Or is it Lewis Guittar? I always find these things when I'm searching for something else. This is an interesting summary of his story, though.
Enjoy!
DNA-Match with Lewis Guittar the French Pirate (1667
Brittany - 1700 London)?
THE FRENCH PIRATE LEWIS GUITTAR was
born during the Golden Age of Piracy in Brittany ca. 1667 and spent 20 years in
Santo Domingo in Hispaniola. Guittar later testified he was living at Pointe au
Gravois, when around December 1699 a sloop of pirates ordered him aboard and
forced him -- told him they wanted him to be their captain. A pirate witness
Pelletier later testified that Guittar had refused to join, but that Pelletier
and the other pirates had made Guittar their captain anyway.
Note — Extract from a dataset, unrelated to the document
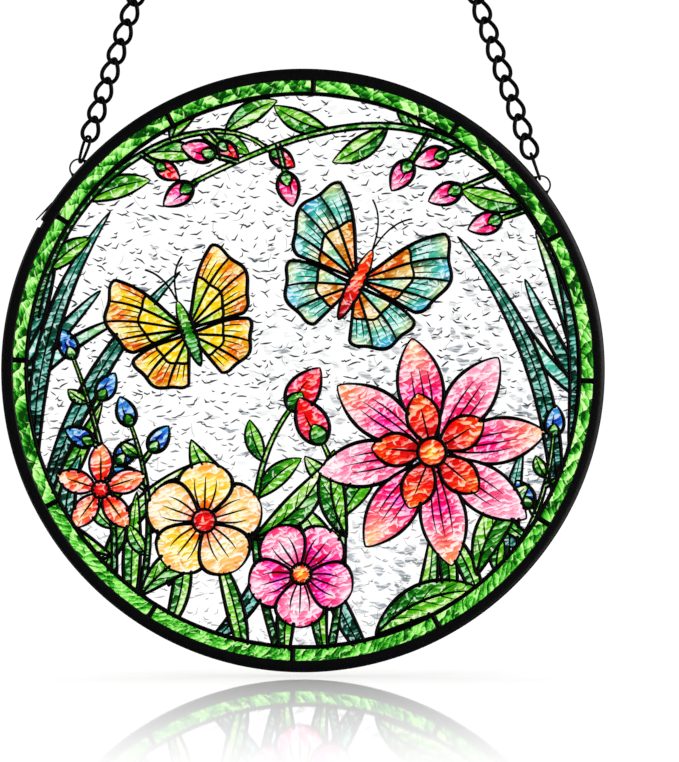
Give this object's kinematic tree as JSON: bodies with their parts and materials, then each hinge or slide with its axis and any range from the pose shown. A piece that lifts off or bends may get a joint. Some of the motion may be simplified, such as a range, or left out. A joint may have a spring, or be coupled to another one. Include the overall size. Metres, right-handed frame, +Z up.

Capt. Guittar sometimes wore a golden toothpick on a golden necklace. Described
by the master of a captured ship, “The Captain was a man of middle stature,
square-shouldered, large jointed, lean, much disfigured with the smallpox,
broad speech, thick-lipped, a blemish or cast in his left eye, but
courteous."
Capt. Guittar began in the Caribbean and moved on to the Chesapeake Bay, taking
at least nine merchant ships, including the Dutch ship La Paix. The pirates
took many English prisoners, beating and torturing them to force them to turn
pirate. The master of the Friendship of Belfast was killed when the pirates
fired on his ship. The Pennsylvania Merchant was plundered and burned for
resisting the pirates. Capt. Guittar took four ships in the Chesapeake Bay on
28 April 1700.
Alerted, Capt. John Aldred of the HMS Essex Prize in the Chesapeake Bay came
ashore the same day. He told British Governor-General of Virginia Francis
Nicholson that a pirate ship was in Lynnhaven Bay of the Chesapeake. Posting a
reward of 20 pounds for killing or capturing any pirate, Gov. Nicholson went on
board the under-manned 28-gun British guardship HMS Shoreham under Capt.
William Passenger with customs agent Peter Hayman, Esq. They sailed up the
James River and into Lynnhaven Bay.
Early the next morning the Shoreham fired on Capt. Guittar aboard his 84-foot,
28-gun pirate ship La Paix when many pirates were drunk. Capt. Guittar and his
crew fought under the blood red pirate's flag for many hours. After seven hours
of courageous conduct, firing into the pirates' ship, Peter Hayman was slain
with small shot from the pirates while standing next to Gov. Nicholson on the
quarter deck. Maneuvering skillfully back and forth and firing with larger
guns, Capt. Passenger finally obtained the advantage after eight hours. The
pirate ship, unable to steer and with its masts and sails shot away, became
grounded, with 25-30 pirates killed.
The pirates decided to blow up their own ship if they could not go free. Capt.
Guittar ordered a captive passenger to swim to the Shoreham and tell them the
pirates would blow up their own ship with many innocent captives on board in
the hold of the ship if they weren't granted quarter and pardon. (Guittar
himself later testifed he had opposed blowing up the ship, and had set two
sentinels to guard the powder barrels.) Gov. Nicholson granted quarter, but not
pardon, and referred the pirates to the King's mercy. Capt. Guittar then
surrendered, giving up 40-50 English captives, and 124 pirates were taken
prisoner.
Capt. Guittar and his crew were later put on trial. Four pirate crew members
were convicted and hanged on gibbets at various public places around the
Chesapeake Bay as a terrible warning to other pirates. Sensitively, the Judge
ordered the bodies to be left hanging on a good strong chain or rope "till
they rot and fall away." Capt. Guittar and the rest of the crew were
transported to England for trial, with special orders that Capt. Guittar be
transported on a ship with no other pirates.
Capt. Guittar and the entire crew pleaded quarter as a defense plus the
pirate's invariable defense -- "Those other wicked pirates forced me to
serve against my will." But, as usual, the forced-to-serve defense failed
because the defendants couldn't prove it. The quarter defense failed because
quarter was granted only under the illegal threat of murder. Capt. Guittar and
his crew were well and truly hanged in 1700 for Piracy on the High Seas.